A line between two entities is drawn only where a named document establishes it. Pattern recognition is welcome. Conspiracy thinking is not. Every published connection could be sustained in a deposition.

Publication review

All source material is public record. Analysis and interpretation are the work of the reporter. Before any article ships, every analytical claim is audited against the source-tier discipline and the epistemological language conventions. If a claim cannot carry its tier, it does not ship.

§12INLINE CITATIONS

How Citations Work

Every bracketed reference like [EFTA00800253] in the prose is a live link to the corresponding document record in the vault. Citations appear in the sentence where the claim is made, not in a footnote block at the bottom of the page. The reader can verify any claim at the point of reading without scrolling or navigating away.

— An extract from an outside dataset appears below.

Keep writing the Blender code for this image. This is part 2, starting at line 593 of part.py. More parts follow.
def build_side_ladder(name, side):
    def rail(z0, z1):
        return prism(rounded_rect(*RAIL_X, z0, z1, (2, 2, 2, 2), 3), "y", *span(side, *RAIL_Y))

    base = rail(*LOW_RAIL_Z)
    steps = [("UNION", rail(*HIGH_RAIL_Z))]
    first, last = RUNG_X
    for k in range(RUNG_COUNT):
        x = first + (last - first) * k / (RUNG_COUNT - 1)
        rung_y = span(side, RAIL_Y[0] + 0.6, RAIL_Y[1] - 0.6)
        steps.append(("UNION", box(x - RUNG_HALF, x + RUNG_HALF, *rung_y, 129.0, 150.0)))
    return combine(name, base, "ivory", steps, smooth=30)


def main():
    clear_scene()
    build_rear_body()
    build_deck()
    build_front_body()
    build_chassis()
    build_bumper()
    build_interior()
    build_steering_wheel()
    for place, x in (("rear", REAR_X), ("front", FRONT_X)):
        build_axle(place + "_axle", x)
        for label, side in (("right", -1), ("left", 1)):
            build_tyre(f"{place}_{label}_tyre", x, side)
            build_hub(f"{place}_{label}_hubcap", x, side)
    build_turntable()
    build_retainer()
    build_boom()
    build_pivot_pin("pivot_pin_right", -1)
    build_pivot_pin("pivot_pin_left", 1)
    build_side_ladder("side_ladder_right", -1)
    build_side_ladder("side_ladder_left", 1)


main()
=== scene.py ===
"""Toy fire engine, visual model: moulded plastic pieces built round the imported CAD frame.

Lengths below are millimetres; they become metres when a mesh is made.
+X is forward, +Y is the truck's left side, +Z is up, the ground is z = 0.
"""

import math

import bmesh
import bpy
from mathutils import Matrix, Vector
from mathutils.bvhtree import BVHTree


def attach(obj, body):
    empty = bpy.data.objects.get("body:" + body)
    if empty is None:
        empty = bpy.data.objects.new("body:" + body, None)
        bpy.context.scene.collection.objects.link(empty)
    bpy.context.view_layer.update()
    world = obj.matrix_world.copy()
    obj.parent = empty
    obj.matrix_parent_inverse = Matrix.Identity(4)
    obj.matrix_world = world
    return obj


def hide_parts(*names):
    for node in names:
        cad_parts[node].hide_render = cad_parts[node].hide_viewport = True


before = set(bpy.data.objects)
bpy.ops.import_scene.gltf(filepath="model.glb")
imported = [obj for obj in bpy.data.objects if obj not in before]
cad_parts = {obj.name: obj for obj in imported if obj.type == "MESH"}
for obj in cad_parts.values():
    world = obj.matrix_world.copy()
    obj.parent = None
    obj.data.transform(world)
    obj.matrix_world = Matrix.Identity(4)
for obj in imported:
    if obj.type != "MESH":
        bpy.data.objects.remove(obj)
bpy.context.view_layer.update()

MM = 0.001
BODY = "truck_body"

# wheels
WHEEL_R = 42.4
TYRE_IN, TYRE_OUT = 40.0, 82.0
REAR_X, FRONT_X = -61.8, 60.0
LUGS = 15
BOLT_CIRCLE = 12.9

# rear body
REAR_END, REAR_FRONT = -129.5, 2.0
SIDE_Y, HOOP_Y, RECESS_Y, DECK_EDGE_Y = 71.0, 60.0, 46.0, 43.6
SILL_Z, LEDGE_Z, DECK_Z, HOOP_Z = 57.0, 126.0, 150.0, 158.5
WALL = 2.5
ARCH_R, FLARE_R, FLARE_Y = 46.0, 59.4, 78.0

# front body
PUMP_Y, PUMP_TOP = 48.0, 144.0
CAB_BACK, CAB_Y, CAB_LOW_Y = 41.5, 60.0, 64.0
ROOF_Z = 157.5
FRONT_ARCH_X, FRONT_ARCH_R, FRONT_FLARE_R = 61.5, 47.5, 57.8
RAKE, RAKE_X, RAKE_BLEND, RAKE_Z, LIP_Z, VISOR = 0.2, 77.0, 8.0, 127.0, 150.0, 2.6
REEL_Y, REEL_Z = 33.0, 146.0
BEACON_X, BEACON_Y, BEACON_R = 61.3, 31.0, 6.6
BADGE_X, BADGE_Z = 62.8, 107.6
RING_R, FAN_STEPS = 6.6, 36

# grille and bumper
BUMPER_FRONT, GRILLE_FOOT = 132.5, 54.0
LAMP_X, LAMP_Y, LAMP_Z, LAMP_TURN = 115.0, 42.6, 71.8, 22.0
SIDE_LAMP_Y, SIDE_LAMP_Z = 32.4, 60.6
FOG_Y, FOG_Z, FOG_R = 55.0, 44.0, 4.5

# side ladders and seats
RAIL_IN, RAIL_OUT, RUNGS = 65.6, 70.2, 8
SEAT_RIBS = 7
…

The anchor-documents rail on every article page lists all primary sources the article rests on, with document types and page counts. This is the article's evidentiary foundation, visible at a glance. The article's tier meter shows the T1 / T2 / T3 distribution across the piece. A reader who only scans the rail and the meter still knows what the article is built on and how heavily it rests on primary sources.

§13OPEN QUESTIONS

What the Record Does Not Show

Every article on this site ends with two sections that are editorial content, not footer metadata: What the Record Does Not Show and Several Items Remain Open. These are the last paragraphs of the piece. They are not concessions and they are not caveats. They are findings.

An investigation that publishes only what it found and hides what it could not find is advocacy. An investigation that publishes what it could not find, with specific document targets and the next retrieval steps, is a case file. This publication ships case files. Gaps in the record are part of the record.

The reader is treated as an adult. The documents are named. The tiers are visible. The contradictions are surfaced. The questions the record cannot answer are published. When the reader follows the citations into the vault, the chain of evidence is reproducible. That is the standard the work is built toward.